Cette recension d’ouvrage est issue de Politique étrangère (4/2013). Yves Gounin propose une analyse de l’ouvrage de Samuel Laurent, Sahelistan (Paris, Seuil, 2013, 382 pages).

9782021113358Ni diplomate ni universitaire, Samuel Laurent est un baroudeur qui, sur sa page Web, affirme sans vergogne « avoir fait le choix de l’aventure et de la découverte au mépris du danger et de tous les conformismes »… Mandaté par un mystérieux investisseur asiatique, il débarque en Libye début 2012 pour évaluer les risques et les opportunités ouvertes par le renversement de Kadhafi.

Spontanément hostile aux discours officiels et aux silences de la presse, il y fait le constat amer de « l’échec retentissant » de la révolution libyenne et décrit « une nation en lambeaux ». Il n’a pas de mot assez dur pour condamner les choix stratégiques de Nicolas Sarkozy bien mal conseillé par Bernard-Henri Lévy. La France aurait, selon Samuel Laurent, été peu regardante sur le choix des hommes qui ont constitué le Conseil national de transition (CNT). Son président Moustapha Abdel Jalil ? Un « apparatchik absolu » qui présidait la cour d’appel de Tripoli lorsque les infirmières bulgares y furent jugées. Le Premier ministre Mahmoud Jibril ? Un ancien conseiller du fils Kadhafi, obsédé par l’argent. Ivre du succès de la révolution, le CNT ressasse les souvenirs de sa lutte victorieuse. La France se trompe en faisant confiance à un gouvernement qui ne jouit plus d’aucun soutien populaire et ne contrôle pas le pays.

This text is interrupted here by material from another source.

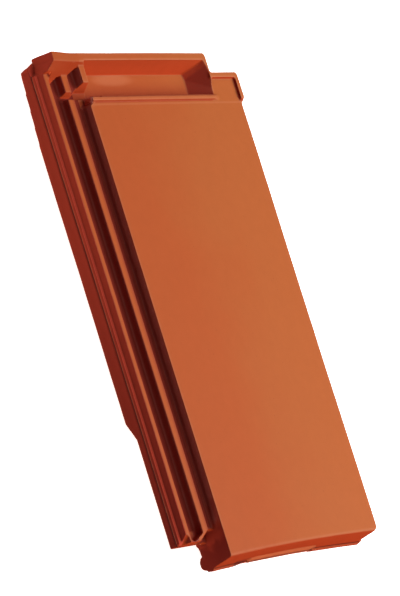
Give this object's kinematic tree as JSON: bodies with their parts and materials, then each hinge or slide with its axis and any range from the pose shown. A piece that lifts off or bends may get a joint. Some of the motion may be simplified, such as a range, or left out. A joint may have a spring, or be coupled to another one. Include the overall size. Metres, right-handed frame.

Car la Libye est en voie d’islamisation. Quelques milices fanatisées telles qu’Ansar al-Charia – accusée de l’attentat contre le consulat américain de Benghazi le 11 septembre 2012 – occultent la montée d’un sentiment antioccidental plus diffus, que ne suffit plus à contenir le souvenir du soutien de la coalition occidentale à la révolution. À l’instar de l’Afghanistan talibanisé, la Libye se transforme en « Sahelistan », où l’État central n’est plus qu’une fiction pour diplomates et où le territoire est réparti entre brigades islamistes. Samuel Laurent préfère s’y préparer, plutôt que de s’en offusquer. Il souligne combien l’islam structure l’identité du peuple libyen, plus encore qu’en Égypte ou en Tunisie. Il en conclut que l’instauration d’un gouvernement islamiste constituerait probablement la meilleure garantie de stabilité pour la Libye.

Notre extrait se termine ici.